L’après-midi, je rentrais tranquillement à Sidi Bou Saïd, et, assis à la terrasse d’un café ou dans un jardin luxuriant surplombant la mer, je laissais mon esprit vagabonder dans des rêveries sereines et voluptueuses.
Je m’imaginais dans les habits du baron Rodolphe d’Erlanger, l’esthète et chercheur qui, dans les années 1920, réussit à préserver la splendide architecture de Sidi Bou Saïd. Ou je me réincarnais en l’un des artistes ou riches mécènes qui sont venus résider ici. J’allais même jusqu’à me représenter en Sacheverell Sitwell, celui qui accueillait le gratin de l’intelligentsia européenne dans ces murs. Lui s’était rendu en Tunisie pour découvrir les femmes des harems ; et moi, je m’apprêtais à rencontrer leurs descendantes de la jeunesse dorée de Tunis.
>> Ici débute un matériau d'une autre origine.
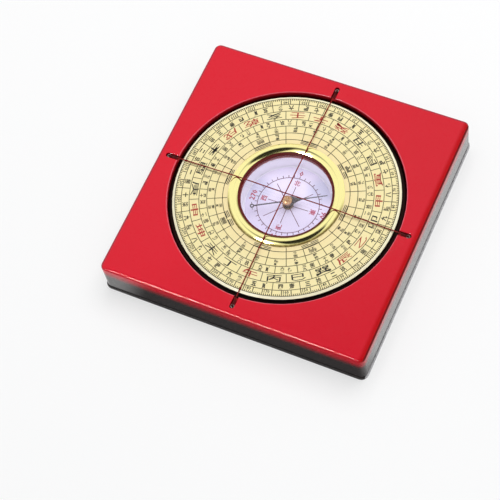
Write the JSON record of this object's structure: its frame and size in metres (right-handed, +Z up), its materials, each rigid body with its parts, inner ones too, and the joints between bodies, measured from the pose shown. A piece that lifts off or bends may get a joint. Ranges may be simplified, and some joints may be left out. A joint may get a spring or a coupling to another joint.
{
  "type": "chinese compass",
  "caption": "Small square luopan: red lacquered board, turning printed dial, brass-bezelled needle capsule and crossed threads above them.",
  "frame": {"origin": "centre of the underside, on the dial's turning axis", "axes": "+Z up out of the dial, +Y towards the board's far side (thread_north_south runs along it), +X to the right"},
  "size_m": [0.1008, 0.1008, 0.0163],
  "materials": {
    "red_lacquer": "glossy red lacquer on black bakelite",
    "black_bakelite": "satin black",
    "dark_backing": "matt dark sheet",
    "grey_felt": "felt",
    "dial_yellow": "printed pale yellow",
    "pale_plastic": "satin",
    "card_white": "printed card",
    "pale_silicone": "soft",
    "clear_glass": "clear",
    "maroon_plastic": "satin maroon",
    "polished_brass": "polished",
    "turned_brass": "turned",
    "blued_steel": "darkened",
    "bright_steel": "bright",
    "jewel_glass": "polished",
    "red_thread": "waxed thread",
    "natural_nylon": "satin"
  },
  "bodies": {
    "board": {"board": "red_lacquer", "base_sheet": "dark_backing", "slip_ring": "grey_felt", "thread_north_south": "red_thread", "thread_east_west": "red_thread", "thread_bead_north": "turned_brass", "thread_bead_east": "turned_brass", "thread_bead_south": "turned_brass", "thread_bead_west": "turned_brass", "thread_anchor_north": "natural_nylon", "thread_anchor_east": "natural_nylon", "thread_anchor_south": "natural_nylon", "thread_anchor_west": "natural_nylon"},
    "dial": {"dial_disc": "black_bakelite", "dial_face": "dial_yellow", "capsule_cup": "pale_plastic", "compass_card": "card_white", "pivot_base": "turned_brass", "pivot_pin": "bright_steel", "glass_seal": "pale_silicone", "glass": "clear_glass", "retaining_ring": "maroon_plastic", "bezel": "polished_brass"},
    "needle": {"needle": "blued_steel", "needle_cap": "turned_brass", "cap_jewel": "jewel_glass"}
  },
  "joints": [
    {"name": "dial_spin", "type": "hinge", "parent": "board", "child": "dial", "pos_m": [0, 0, 0.01436], "axis": [0, 0, 1], "continuous": true},
    {"name": "needle_spin", "type": "hinge", "parent": "dial", "child": "needle", "pos_m": [0, 0, 0.0104], "axis": [0, 0, 1], "continuous": true}
  ]
}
Je n’ai même pas eu à me déplacer. La nuit, les enfants des élites débarquent à Sidi Bou et papillonnent autour du café des Nattes, au centre du village. À l’origine refuge pour les pèlerins soufis, il demeure un endroit exotique aux coussins multicolores et aux nattes confortables. Les traditions sont restées bien vivantes. Comme tout le monde, je me déchaussais et me calais sur les nattes en roseau. Au programme : thé à la menthe, bouquets de jasmin que les hommes glissent derrière leurs oreilles, narguilé… Mais rien de démodé là-dedans. Les clients parlent tranquillement, passant, dans la même phrase, du français à l’arabe ou même à l’anglais. Les jeunes gens parlent art et littérature et organisent des dîners branchés. À leurs côtés, les jeunes femmes approuvent ou s’opposent sans détour. Avec leurs chaussures à talons, leurs coiffures extravagantes et leur nombril à l’air, elles pourraient tout aussi bien être des habitantes de Milan ou de Paris.
D’où viennent donc cette sophistication et cette énergie ? Peut-être avons-nous vu trop d’images violentes en provenance du monde musulman. J’ai compris que les sociétés islamiques sont multiples. Celle-là trône sur les rives de la Méditerranée, une mer capable de brasser toutes les races, les religions et les cultures. J’ai donc tenté, assis sur ma natte, de reprendre contenance. J’ai demandé une pipe à eau à l’un des serveurs et fait de mon mieux pour paraître moi aussi cosmopolite.